When that happens, we can come back to our sisters and begin to communicate
as whole human beings. They notice the difference. They feel it. And especially
when the women have done their work and come back as whole human beings,
all of a sudden we're talking about stuff that really counts, and being
human goes to another level.
Robert: What do you hope Essential Peacemaking will accomplish?
Danaan: I want to underline that part of the design of the Essential
Peacemaking process is a body of well-trained facilitators who reach out
around the planet - not just to the folks in Seattle or San Francisco, but
to those in Billings, Montana, or Cedar Falls, Iowa, or India, or Russia
as well. They are just as much a part of the positive change that needs
to happen as anyone else. We plan to really push to make that happen.
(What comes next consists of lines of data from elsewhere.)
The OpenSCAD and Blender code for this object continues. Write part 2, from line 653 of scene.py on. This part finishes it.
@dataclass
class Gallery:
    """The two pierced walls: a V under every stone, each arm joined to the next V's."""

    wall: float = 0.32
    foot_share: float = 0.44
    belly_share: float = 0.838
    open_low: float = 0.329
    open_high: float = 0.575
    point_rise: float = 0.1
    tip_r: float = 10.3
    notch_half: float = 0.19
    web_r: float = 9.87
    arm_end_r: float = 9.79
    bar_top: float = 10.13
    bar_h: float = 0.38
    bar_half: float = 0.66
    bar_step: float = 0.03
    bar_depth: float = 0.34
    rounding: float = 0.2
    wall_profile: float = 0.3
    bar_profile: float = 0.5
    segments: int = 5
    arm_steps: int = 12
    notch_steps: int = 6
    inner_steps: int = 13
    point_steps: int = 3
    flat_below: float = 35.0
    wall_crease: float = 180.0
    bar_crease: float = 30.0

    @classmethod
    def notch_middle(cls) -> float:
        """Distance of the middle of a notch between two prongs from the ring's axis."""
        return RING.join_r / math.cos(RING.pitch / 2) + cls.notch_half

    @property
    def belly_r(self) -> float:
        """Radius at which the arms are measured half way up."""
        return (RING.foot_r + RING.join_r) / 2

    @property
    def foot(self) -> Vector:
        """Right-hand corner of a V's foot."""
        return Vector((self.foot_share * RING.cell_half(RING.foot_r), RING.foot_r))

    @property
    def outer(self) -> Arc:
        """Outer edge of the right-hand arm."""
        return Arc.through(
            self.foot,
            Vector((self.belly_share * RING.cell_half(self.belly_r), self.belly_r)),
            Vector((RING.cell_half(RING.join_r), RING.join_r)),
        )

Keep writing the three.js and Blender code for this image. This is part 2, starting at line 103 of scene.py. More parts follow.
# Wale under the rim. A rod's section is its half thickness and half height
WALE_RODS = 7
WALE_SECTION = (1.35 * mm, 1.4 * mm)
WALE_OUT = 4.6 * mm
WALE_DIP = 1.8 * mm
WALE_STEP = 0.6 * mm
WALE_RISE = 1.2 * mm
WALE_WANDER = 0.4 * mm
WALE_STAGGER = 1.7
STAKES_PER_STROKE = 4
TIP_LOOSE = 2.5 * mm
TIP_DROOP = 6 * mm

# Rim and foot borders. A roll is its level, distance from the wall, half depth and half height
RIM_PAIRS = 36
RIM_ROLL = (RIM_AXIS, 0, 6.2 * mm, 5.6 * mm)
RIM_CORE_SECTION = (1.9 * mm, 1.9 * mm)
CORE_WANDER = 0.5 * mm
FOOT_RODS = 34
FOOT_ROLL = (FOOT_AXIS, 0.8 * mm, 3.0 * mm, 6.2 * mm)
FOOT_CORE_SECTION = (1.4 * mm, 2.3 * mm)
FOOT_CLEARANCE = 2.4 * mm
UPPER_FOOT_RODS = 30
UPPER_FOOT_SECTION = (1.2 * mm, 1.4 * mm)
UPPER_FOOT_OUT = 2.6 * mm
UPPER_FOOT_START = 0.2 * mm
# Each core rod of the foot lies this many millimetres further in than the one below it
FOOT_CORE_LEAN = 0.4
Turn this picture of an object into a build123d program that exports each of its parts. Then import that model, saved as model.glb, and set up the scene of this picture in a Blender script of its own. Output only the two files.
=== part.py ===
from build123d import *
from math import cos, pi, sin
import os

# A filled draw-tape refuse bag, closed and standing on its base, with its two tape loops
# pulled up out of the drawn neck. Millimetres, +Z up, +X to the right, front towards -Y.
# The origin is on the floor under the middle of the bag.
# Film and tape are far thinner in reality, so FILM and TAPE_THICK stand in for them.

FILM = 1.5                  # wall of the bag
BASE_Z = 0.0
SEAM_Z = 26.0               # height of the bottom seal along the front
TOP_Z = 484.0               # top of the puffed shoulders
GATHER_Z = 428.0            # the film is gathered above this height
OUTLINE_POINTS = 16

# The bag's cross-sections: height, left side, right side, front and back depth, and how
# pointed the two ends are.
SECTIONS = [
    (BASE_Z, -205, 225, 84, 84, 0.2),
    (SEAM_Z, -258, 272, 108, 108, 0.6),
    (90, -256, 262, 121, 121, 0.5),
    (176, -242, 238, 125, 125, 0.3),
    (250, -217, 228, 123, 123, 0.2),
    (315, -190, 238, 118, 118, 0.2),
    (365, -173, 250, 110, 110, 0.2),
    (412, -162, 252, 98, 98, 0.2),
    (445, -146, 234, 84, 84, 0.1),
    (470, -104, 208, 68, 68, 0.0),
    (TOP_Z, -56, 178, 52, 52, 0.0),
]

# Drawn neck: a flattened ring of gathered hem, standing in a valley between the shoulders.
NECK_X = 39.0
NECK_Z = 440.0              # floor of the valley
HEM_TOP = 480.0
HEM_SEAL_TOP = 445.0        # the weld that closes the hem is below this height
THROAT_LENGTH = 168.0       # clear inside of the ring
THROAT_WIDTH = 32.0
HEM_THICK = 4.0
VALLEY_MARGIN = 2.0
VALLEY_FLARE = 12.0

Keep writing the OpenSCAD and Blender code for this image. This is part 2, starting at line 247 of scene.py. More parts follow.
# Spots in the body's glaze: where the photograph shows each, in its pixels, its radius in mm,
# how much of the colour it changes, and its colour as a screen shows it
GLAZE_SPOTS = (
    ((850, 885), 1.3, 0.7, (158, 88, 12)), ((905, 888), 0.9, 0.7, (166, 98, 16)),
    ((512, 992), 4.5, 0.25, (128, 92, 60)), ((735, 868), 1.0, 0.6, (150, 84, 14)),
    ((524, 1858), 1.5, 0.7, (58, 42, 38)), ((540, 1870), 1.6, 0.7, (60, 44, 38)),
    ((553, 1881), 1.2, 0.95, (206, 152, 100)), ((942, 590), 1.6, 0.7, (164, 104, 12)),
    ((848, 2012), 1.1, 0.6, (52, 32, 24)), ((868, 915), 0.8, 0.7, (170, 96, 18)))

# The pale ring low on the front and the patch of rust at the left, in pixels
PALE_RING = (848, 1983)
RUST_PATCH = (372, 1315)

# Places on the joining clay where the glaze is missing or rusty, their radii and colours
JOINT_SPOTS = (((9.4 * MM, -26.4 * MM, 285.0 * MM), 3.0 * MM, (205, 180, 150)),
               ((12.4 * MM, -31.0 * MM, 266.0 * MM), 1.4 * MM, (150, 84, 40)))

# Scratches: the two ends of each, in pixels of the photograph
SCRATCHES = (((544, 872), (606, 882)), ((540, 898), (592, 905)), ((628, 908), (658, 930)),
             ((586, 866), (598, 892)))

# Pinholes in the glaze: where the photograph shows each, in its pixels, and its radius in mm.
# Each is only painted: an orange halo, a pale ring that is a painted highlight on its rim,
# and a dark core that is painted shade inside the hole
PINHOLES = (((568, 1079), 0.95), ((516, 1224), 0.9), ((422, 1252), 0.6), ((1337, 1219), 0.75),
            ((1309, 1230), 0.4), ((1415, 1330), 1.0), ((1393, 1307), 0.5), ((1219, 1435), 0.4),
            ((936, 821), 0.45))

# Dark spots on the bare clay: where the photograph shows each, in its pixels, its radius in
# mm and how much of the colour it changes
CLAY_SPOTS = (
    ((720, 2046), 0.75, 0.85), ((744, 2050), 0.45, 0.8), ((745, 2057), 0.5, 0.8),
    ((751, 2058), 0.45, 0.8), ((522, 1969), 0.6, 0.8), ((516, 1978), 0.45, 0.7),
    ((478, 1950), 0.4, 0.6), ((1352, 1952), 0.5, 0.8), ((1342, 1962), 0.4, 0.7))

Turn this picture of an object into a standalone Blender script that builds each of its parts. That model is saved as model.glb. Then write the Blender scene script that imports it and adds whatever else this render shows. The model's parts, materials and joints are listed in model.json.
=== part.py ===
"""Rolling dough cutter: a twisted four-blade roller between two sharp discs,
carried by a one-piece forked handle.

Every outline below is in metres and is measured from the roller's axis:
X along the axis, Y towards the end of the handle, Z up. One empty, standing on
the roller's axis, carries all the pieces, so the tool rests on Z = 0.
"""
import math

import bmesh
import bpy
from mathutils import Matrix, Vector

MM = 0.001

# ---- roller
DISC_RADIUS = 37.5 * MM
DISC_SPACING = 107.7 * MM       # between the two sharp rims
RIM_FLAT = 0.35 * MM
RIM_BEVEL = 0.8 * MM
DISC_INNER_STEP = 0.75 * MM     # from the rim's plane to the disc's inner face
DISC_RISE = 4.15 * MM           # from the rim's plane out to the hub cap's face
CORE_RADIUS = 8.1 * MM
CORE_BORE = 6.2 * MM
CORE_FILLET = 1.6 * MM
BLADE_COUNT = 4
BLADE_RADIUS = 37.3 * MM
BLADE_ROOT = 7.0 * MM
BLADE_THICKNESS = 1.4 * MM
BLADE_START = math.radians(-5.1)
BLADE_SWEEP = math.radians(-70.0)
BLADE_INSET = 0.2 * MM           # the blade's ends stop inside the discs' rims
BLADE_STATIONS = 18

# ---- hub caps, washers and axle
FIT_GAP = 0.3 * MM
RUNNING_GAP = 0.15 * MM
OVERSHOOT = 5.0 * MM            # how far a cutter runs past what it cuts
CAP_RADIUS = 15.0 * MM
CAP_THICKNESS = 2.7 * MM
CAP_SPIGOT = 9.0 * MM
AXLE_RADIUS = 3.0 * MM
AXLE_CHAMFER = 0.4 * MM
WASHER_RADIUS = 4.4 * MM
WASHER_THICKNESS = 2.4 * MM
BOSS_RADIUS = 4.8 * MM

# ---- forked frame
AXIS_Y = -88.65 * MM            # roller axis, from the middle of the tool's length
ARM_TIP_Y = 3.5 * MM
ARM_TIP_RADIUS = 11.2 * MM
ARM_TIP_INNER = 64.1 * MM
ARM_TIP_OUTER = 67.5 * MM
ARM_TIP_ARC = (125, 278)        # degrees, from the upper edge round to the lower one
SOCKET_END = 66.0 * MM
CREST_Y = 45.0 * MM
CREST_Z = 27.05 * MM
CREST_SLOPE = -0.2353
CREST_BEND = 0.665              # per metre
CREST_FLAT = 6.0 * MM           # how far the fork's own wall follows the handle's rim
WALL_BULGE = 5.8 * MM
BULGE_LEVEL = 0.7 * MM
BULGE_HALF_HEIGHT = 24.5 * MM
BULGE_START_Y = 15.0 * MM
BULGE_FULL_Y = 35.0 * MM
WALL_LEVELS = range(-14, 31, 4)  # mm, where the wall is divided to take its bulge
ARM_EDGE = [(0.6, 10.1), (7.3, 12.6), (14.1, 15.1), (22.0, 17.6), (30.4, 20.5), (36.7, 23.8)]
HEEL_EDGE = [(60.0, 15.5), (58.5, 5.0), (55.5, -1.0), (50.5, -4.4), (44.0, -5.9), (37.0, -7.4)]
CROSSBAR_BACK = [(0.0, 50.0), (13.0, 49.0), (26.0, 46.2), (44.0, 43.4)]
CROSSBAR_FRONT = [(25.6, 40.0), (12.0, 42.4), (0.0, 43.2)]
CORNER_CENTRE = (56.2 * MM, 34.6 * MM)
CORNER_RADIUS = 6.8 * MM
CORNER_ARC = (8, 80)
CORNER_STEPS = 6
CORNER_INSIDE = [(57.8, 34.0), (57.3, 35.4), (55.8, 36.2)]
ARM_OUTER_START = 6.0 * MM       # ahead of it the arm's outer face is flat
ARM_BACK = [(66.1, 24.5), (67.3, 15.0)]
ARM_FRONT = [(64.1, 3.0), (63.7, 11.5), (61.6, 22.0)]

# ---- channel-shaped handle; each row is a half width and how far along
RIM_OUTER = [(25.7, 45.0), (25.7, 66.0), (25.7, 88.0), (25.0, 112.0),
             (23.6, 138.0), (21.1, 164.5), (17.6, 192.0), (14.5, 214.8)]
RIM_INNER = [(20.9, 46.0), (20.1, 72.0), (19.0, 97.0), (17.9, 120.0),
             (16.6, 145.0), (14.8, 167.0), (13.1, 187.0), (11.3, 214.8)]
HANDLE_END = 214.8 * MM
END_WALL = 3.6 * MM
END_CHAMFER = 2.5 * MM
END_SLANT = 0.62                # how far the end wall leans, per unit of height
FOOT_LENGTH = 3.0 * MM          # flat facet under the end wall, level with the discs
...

The
whole design of this system is for enough people to do this work and take
it out into the world so that the facilitators of the Essential Peacemaking
gatherings are actually the field workers for a global community of men
and women who are healing the man/woman wound, building the trust and the
respect that we talked about.
Jerilyn: In a practical way, these facilitators are a microcosm of what
can be. That is, when a woman and a man work together to facilitate a gathering,
they are going to deal with much that comes up around women and men working
together in partnership. They're bringing other men and women together too,
but the simple fact that they're willing to go through it is a really important
model .
Hopefully this will be part of a trickle-up process. The more there are
these grass-roots gatherings co-led by women and men who can relate to each
other, the more it will be commonplace for women and men to be co-leading
in the world. Just imagine the leaders of the countries being co-leaders,
a male and female at the helm.
I have this dream of a balanced world where manipulation and abuse, betrayal
and reprisal, will have fallen into the past. And so we will, in an evolutionary
way, move past our need to destroy ourselves and each other.